Time marches on, of course, and TV speakers are not getting overwhelmingly better. What has gotten better, frankly, was the ARC technology. When it first came out, installers would routinely set up a new TV, go into the advanced menus and deactivate the feature. It was erratic, buggy… you get the picture. You still need to pay attention to which HDMI jack is labeled ARC on the display. Failure to do that will cause flashbacks to those earlier days.

Today, it works. 

KEF V300 Setup and Impressions

I set one of these systems up using my Sony XBR43X800G TV. I wanted better sound then what was coming from the set so I could finish Netflix movies up, or watch the Milwaukee Bucks while going to bed.

I didn’t want a ton of cables, and since the set sits on a table, a soundbar was out of the question. I pulled the black box out, which is called a V Series Activation module, hooked up the speaker connections and ran them over to the T301 speakers mounted on their snappy desk stands. If I wanted to, I could have had them in landscape mode, but they looked better in portrait mode. I took an HDMI jumper and went from the TV to the input on the box, and plugged the system into electricity. 

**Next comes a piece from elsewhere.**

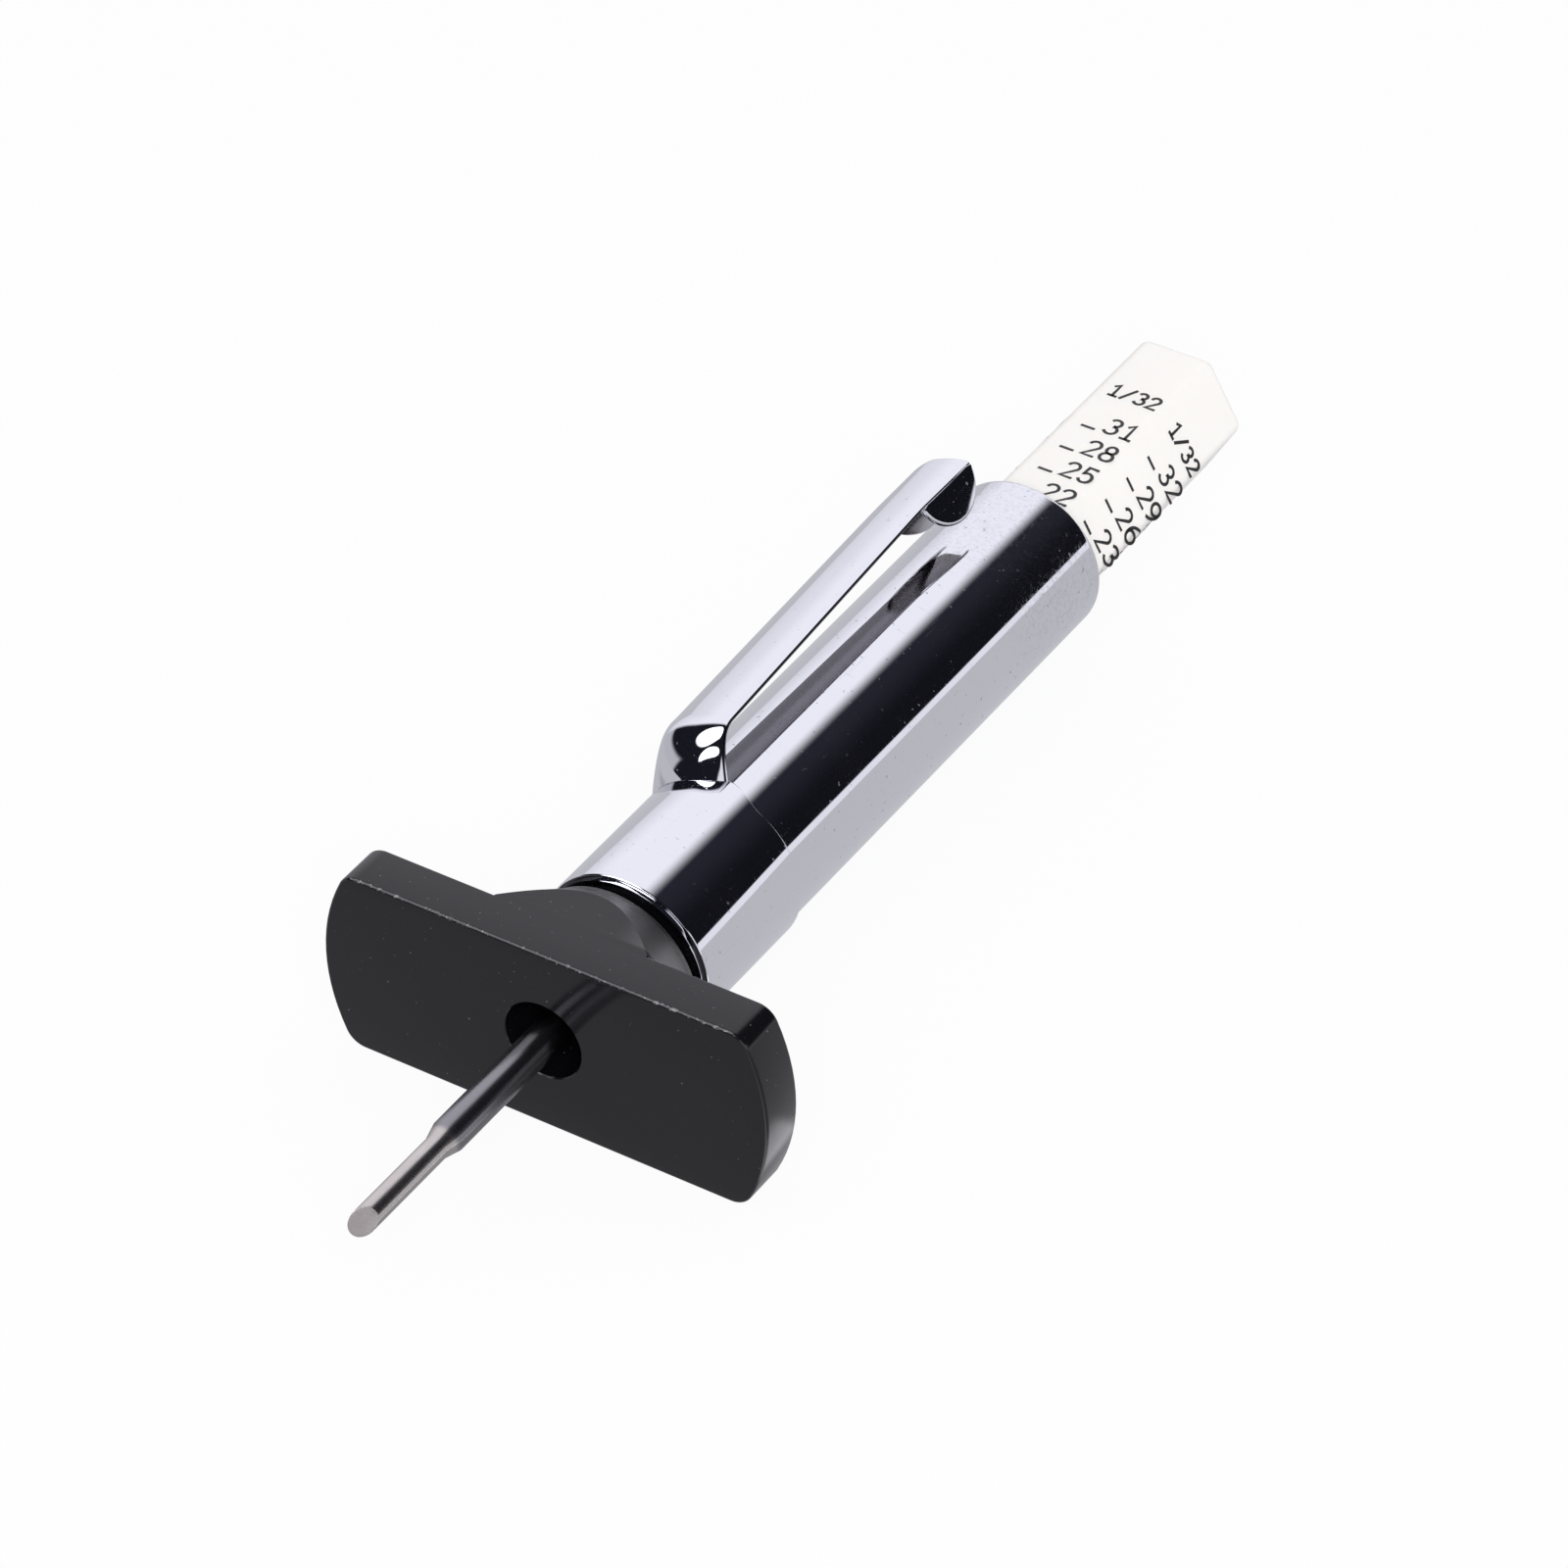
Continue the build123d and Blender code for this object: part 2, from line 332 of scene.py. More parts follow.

I could also have mounted the T301 speakers directly on the wall with supplied hardware. They’re super thin without the stands attached, measuring 35 mm, which is about 1 3/8-inch deep. They have two 4.5-inch woofers and a 1-inch tweeter, and play down to about 80 Hz. They measure 23 5/8-inches tall and 5.5-inches wide. Note there’s a switch on the activation module to adjust EQ for either stand or flat on wall mounting.  The module itself is 10 5/8-inches long, 6.5-inches deep, and about 1-inch tall.

I needed to check the ARC setting (somebody had turned it off several months ago), and once done, got sound. The volume control on the TV remote worked the sound up and down. It worked. 

And it sounded markedly better than the TV speakers did. KEF also sent a KUBE 8 subwoofer, and so I hooked that up to the sub out on the black box, ran an RCA cable, and powered it up.

I would recommend the sub for folks who like watching programs with action, but also for folks who want a fuller, fatter sound. The KUBE delivered in spades, and looks good as a bonus.

The V300 sounds great. The catch is, it probably won’t be around for a long time. KEF made a finite quantity of the Black Boxes several years ago, and because ARC performed poorly, pulled it off the market. They’ve brought it out again, priced very nicely for dealers, and intend on selling out. 

It’s not for everyone, but folks looking for a fine sounding speaker system for a TV set will be thrilled.